In this economy we cannot AFFORD to suck money that would fuel expansion OUT of these small businesses. That would cut our job growth.

If you want to challenge the Republicans on what they say, and make sure that they are really NOT just protecting the "super-rich", propose a further change in the tax code that would exempt personal income from people who run these small businesses and derive most of their income from that source from the higher rates, but impose them on the rest of the high-income people in this country. THAT should care for the Republicans' legitimate concerns over this issue.

If not, THEN you can rightly accuse them of hypocrisy and of just wanting to protect the super-wealthy. Right now, that argument totally fails.

Morgan Getham
Morgan Getham6 years ago

Personally, I like the joint statement on cuts in MILITARY spending issued by Ron Paul and Barney Frank. If those two, who represent very opposite views of the American political landscape, can agree on an issue as contentious as THAT, I am very heartened that perhaps Congress CAN work together to make this a better nation.

Let's just hope that their proposal gets taken seriously and followed up on. Military spending is the elephant in the living room, and we WILL NOT be successful in reducing our deficit and our debt until we tackle BOTH military AND domestic spending. Both need to be cut.

The only things that cannot be on the table, as Senator Everett Dirksen said about 45 years ago, is the pay for sitting federal judges (unconstitutional to cut that), and the interest on our national debt (would injure our national credit standing and dishonor this nation). Everything else is negotiable.

Empress Ginger
Ginger Strivelli6 years ago

The GOP will cut everything and anything the middle class and the poor benefit from. The GOP works for the rich....and against the rest of us.

Harmony B.
Harmony B6 years ago

Think people, not only does the top 0.1% not run the country, they are in no position to even attempt it, but you are on to something about the "friends".

Wars are not won by beating the opposing side's "Generals" in hand-to-hand combat, wars are won by defeating the opposing side's army.

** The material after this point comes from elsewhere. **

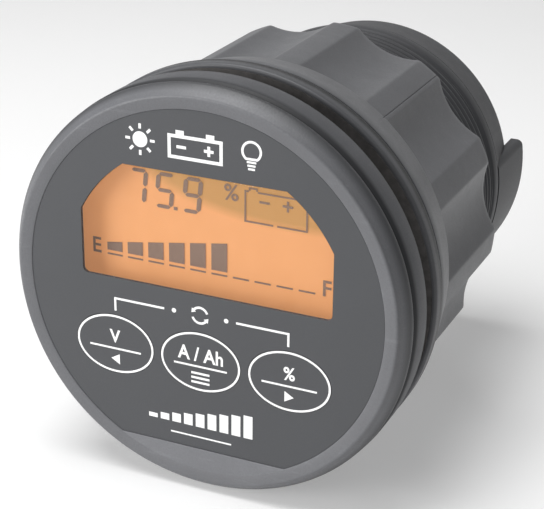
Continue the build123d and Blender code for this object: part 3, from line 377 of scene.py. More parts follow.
def circuit_board():
    """Green solder mask, with lighter lines for the tracks under it."""
    s = Shader("circuit_board")
    brick = s.node("ShaderNodeTexBrick")
    brick.inputs["Scale"].default_value = 1.0
    brick.inputs["Mortar Size"].default_value = 0.12
    brick.inputs["Brick Width"].default_value = 3.2
    brick.inputs["Row Height"].default_value = 1.1
    brick.inputs["Color1"].default_value = (0.008, 0.085, 0.03, 1)
    brick.inputs["Color2"].default_value = (0.01, 0.10, 0.038, 1)
    brick.inputs["Mortar"].default_value = (0.02, 0.17, 0.065, 1)
    s.link(s.where(), brick.inputs["Vector"])
    cloud = s.noise(4.0, 3.0, 0.5)
    base = s.mix(s.remap(cloud, 0.35, 0.7, 0.0, 0.35), brick.outputs["Color"], (0.006, 0.06, 0.022))
    normal = s.bump(brick.outputs["Fac"], 0.02, s.bump(s.noise(0.4), 0.006))
    return s.finish(base, s.remap(cloud, 0.3, 0.7, 0.28, 0.42), normal, coat_weight=0.3)


def body_plastic(name, colour, roughness=0.4, variation=0.12, grain_mm=0.3):
    """Small moulded or potted component bodies."""
    s = Shader(name)
    cloud = s.noise(2.0, 4.0, 0.6)
    grain = s.noise(grain_mm, 2.0, 0.5)
    patchy = s.remap(cloud, 0.3, 0.7, 0.0, 1.0)
    base = s.mix(patchy, tint(colour, 1 - variation), tint(colour, 1 + variation))
    rough = s.remap(grain, 0.3, 0.7, roughness - 0.06, roughness + 0.08)
    return s.finish(base, rough, s.bump(grain, 0.008))


CASE_GREY = (0.130, 0.132, 0.141)
LABEL_GREY = (0.068, 0.070, 0.0755)
FLANGE_SHADE = (-3.2, -4.3, 0.38)  # painted shade, darker towards the seam
BAND_SHADE = (38.0, 42.0, 0.62)    # painted shadow of the nut, darker behind it
RING_SHADE = (-6.95, -6.0, 0.5)    # painted shade, darker down the front ring's side
CLAMP_SHADE = (5.2, 6.0, 0.12)     # painted shade of the seam, nearly black beside the nut

MATERIALS = {
    "bezel_plastic": moulded("bezel_moulding", CASE_GREY, 0.46, 0.26, 0.02),
    # painted shade: the barrel's copy of the case grey is darkened to 0.8, and more in its zones
    "barrel_plastic": moulded("barrel_moulding", tint(CASE_GREY, 0.8), 0.5, 0.2, 0.008, gloss=0.2,
                              shade_zones=(FLANGE_SHADE, BAND_SHADE)),
    "nut_plastic": moulded("nut_moulding", tint(CASE_GREY, 0.9), 0.42, 0.2, 0.008),
    "overlay_print": printed_film("overlay_film", LABEL_GREY),
    "key_print": printed_film("key_film", LABEL_GREY),
    "clear_window": clear_pane(),
    "adhesive": body_plastic("adhesive_film", (0.02, 0.02, 0.02), 0.6),
    "seal_rubber": rubber("seal_rubber", (0.014, 0.014, 0.015)),
    "screw_steel": metal("zinc_plate", (0.62, 0.61, 0.58), 0.32),
    "terminal_steel": metal("nickel_plate", (0.66, 0.64, 0.6), 0.25),
    "frame_plastic": body_plastic("frame_black", (0.022, 0.022, 0.024), 0.5),
    "switch_cap": body_plastic("switch_cap", (0.02, 0.02, 0.02), 0.45),
    "display_film": amber_film(),
    "rear_film": body_plastic("rear_film", (0.5, 0.28, 0.12), 0.3, 0.05),
    "display_glass": clear_pane("display_glass"),
    "guide_acrylic": body_plastic("guide_acrylic", (0.85, 0.6, 0.35), 0.35, 0.05),
    "reflector": body_plastic("reflector_film", (0.85, 0.85, 0.83), 0.4, 0.03),
    "led_resin": body_plastic("led_resin", (0.9, 0.5, 0.12), 0.25, 0.05),
    "contact_rubber": rubber("contact_rubber", (0.09, 0.09, 0.1)),
    "circuit_board": circuit_board(),
    "chip_epoxy": body_plastic("chip_epoxy", (0.016, 0.016, 0.018), 0.5, 0.2, 0.12),
    "chip_parts": body_plastic("chip_ceramic", (0.36, 0.27, 0.19), 0.45, 0.25),
    "contact_metal": metal("gold_flash", (0.85, 0.62, 0.28), 0.25),
    "connector_plastic": body_plastic("connector_black", (0.018, 0.018, 0.02), 0.42),
    "plug_plastic": body_plastic("plug_green", (0.02, 0.16, 0.045), 0.4),
    "can_metal": metal("can_metal", (0.68, 0.68, 0.68), 0.3),
    "capacitor_sleeve": body_plastic("capacitor_sleeve", (0.015, 0.018, 0.05), 0.22),
    "relay_plastic": body_plastic("relay_white", (0.74, 0.74, 0.7), 0.35, 0.05),
    "ferrite": body_plastic("ferrite", (0.04, 0.04, 0.042), 0.65),
    "fuse_glass": body_plastic("fuse_ceramic", (0.68, 0.66, 0.58), 0.35),
}
FOOT_PLASTIC = moulded("foot_moulding", tint(CASE_GREY, 1.3), 0.46, 0.26, 0.02)
RING_PLASTIC = moulded("ring_moulding", tint(CASE_GREY, 1.06), 0.46, 0.26, 0.035,
                       shade_zones=(RING_SHADE,))
CLAMP_PLASTIC = moulded("clamp_moulding", tint(CASE_GREY, 0.72), 0.42, 0.2, 0.008, gloss=0.3,
                        shade_zones=(CLAMP_SHADE,))
GASKET_FOAM = rubber("gasket_foam", (0.072, 0.068, 0.066))
INK = white_ink()
SEGMENTS = segment_print()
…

It's often said that capital is a coward, it will flee to safety at the first sign of trouble, and if there are no safe havens, it will negotiate for the best deal possible. The thing is, capital has no reason to negotiate, the robber barrons can rob, cheat and steal with impunity as they have an army of uneducated, backwater bumpkins supporting them. Your enemy is in fact some of your neighbours.

I am no match for the Koch Brothers, but by working with millions of others to crush the decimate the petroleum industry, not only can bankrupt the Koch brothers, we can take out their redneck allies who work in the petroleum industry....who are the people electing right wing nuts into legislative bodies.

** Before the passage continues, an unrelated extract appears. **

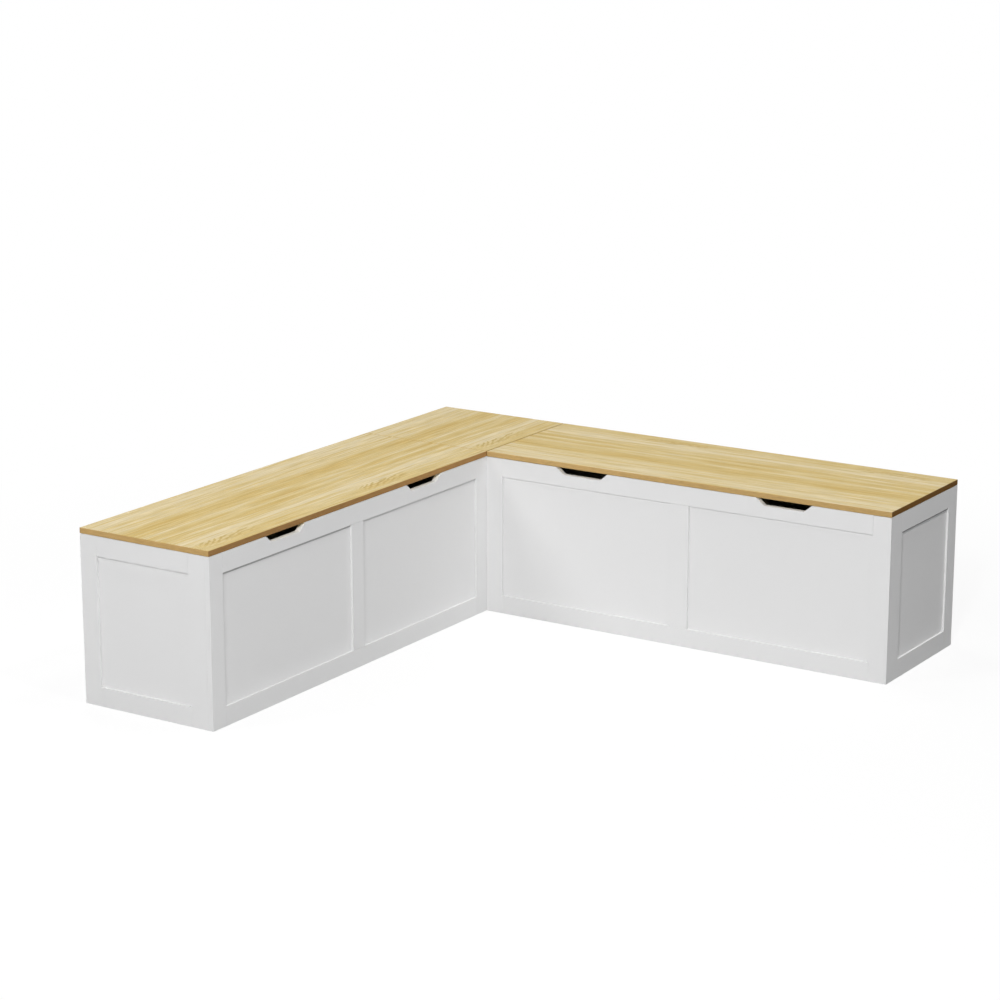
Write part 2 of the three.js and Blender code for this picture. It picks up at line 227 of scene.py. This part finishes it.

here's one closer to home that we are using already. Most(very important, not all) small business owners? They are conservatives, so do NOT give them your business, as they are small, it doesn't take much to push them into bankruptcy, depriving right candidates and causes of funds.

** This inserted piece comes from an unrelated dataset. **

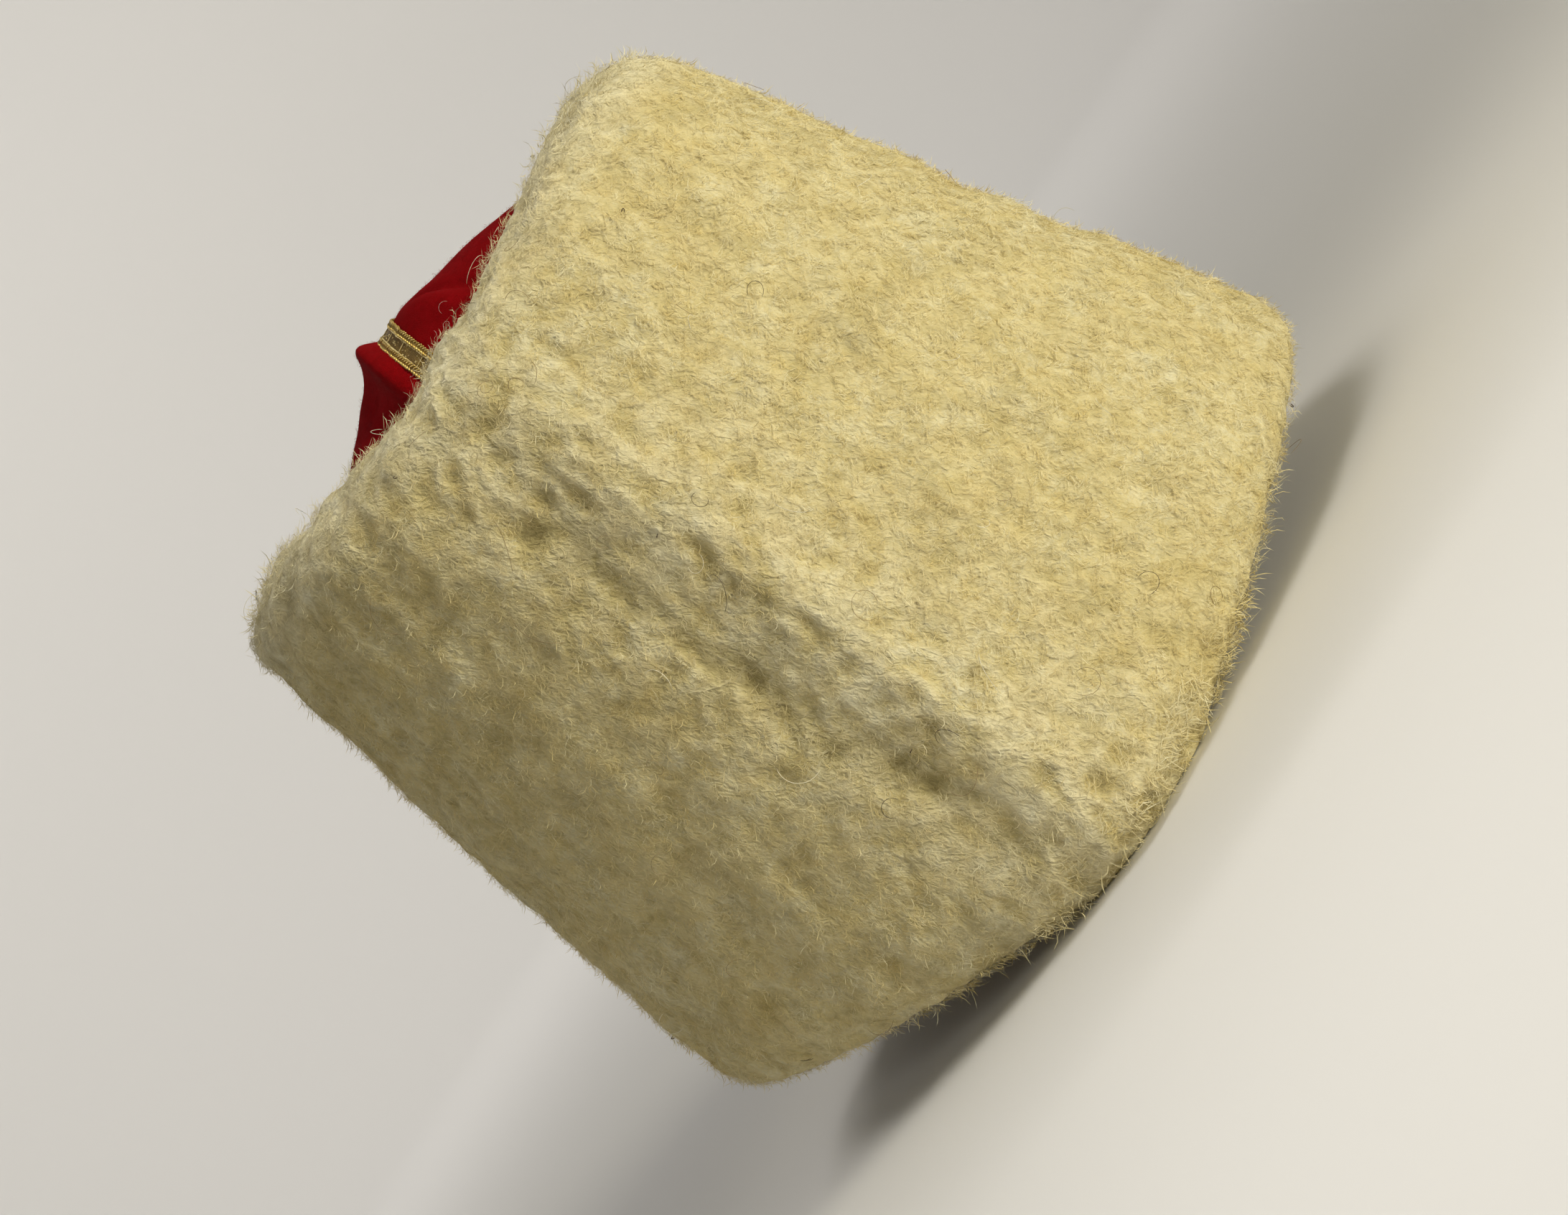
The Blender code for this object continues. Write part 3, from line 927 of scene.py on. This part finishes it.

This breaks the popular "the little people should band together" myth, keep in mind that that the populist movement in America is RIGHT WING.

kenneth m.
kenneth m6 years ago

Ok liberals. It's time to get what you pay for. That's right you don't pay for anything do you. That means you get nothing. You lay around and get fat then want free health care. NO More. Everything will be cut. People that work and create jobs and hire you fat liberals will have money to pay for what they need.

jim h.
James h7 years ago

Simple. Everything that will negatively affect people with incomes less than 150,000 dollars a year and a net worth of less than 50,000 less a house. You gotta be crafty to carryout Economic Ethnic Cleansing! It reminds me of something I heard once, a bit removed, but applicable: A Liberal may wrap himself in the Constitution and say it's OK to burn a flag, but a Conservative will wrap himself in the flag and say it's OK to burn the Constitution. Or add an asterisk to the We, the People and include a net worth to the exclusion of all others in fine print at the bottom.

Patricia S.
Pat S7 years ago

Nance N,
Ain't that the truth?

Nance N.
Nance N7 years ago

Politics are what they are - they won't change.